Afghan peace jirga

Around 1,600 delegates from across Afghanistan’s political and social spectrum participated in the recently concluded three-day national consultative peace jirga in Afghanistan. The peace conference took place at a time when Afghan President Hamid Karzai’s credibility in both the international arena as well as at home has hit rock bottom. Optimists have tepidly hailed the jirga as a success while others have called it a political ploy by Karzai to get back some of his lost credibility.

The US-led NATO forces are waiting for an honourable exit from Afghanistan after fighting a nine-year long war, which has not met with the success the West had hoped for. Now there is pressure on the Afghan government to reconcile with the Taliban so as to fast track the ‘exit’ of the foreign forces. But the Taliban are not interested. They could not have been more obvious about it when the jirga was attacked on the very first day. At least five rockets were fired by the Taliban but a suicide attack was foiled by the security forces. The Taliban are not interested in talking to the Afghan government because they sense the approach of endgame. Even if they do not get an outright victory once the foreign forces leave Afghanistan, they will be in a much stronger position than the Afghan security forces. The US-led NATO forces have failed to bring about any substantial change because of poor conceptualisation, performance and planning in countering militancy. Great uncertainty after their exit therefore looms large on the horizon.

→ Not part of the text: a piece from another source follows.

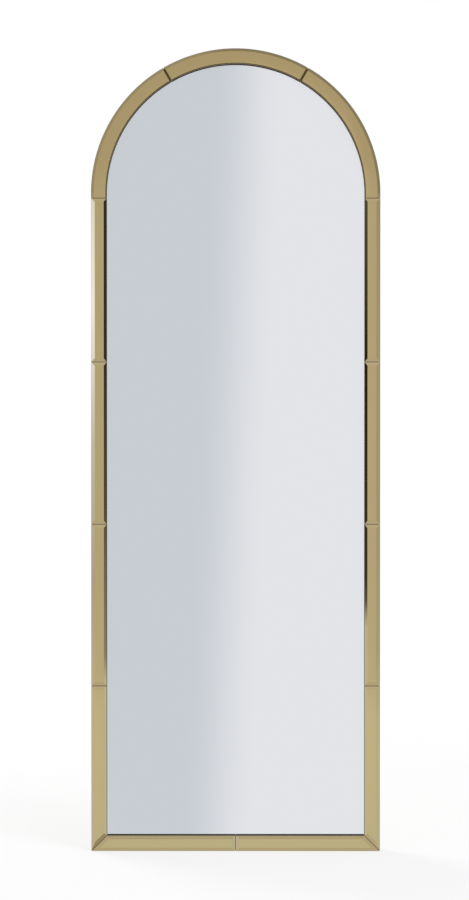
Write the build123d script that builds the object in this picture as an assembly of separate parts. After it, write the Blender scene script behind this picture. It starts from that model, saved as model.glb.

Mr Karzai has called on his ‘angry brothers’ (read the Taliban) to come forth and accept the olive branch being extended to them. He has ordered a review of all cases involving Taliban suspects being held “without legally binding evidence of conviction” in Afghan jails. But if truth be told, the political show of strength at the jirga was a grand failure. The West needs to rethink its Afghan policy and instead of leaving it in the lurch, more concerted efforts are called for in order to attain a credible ‘exit strategy’.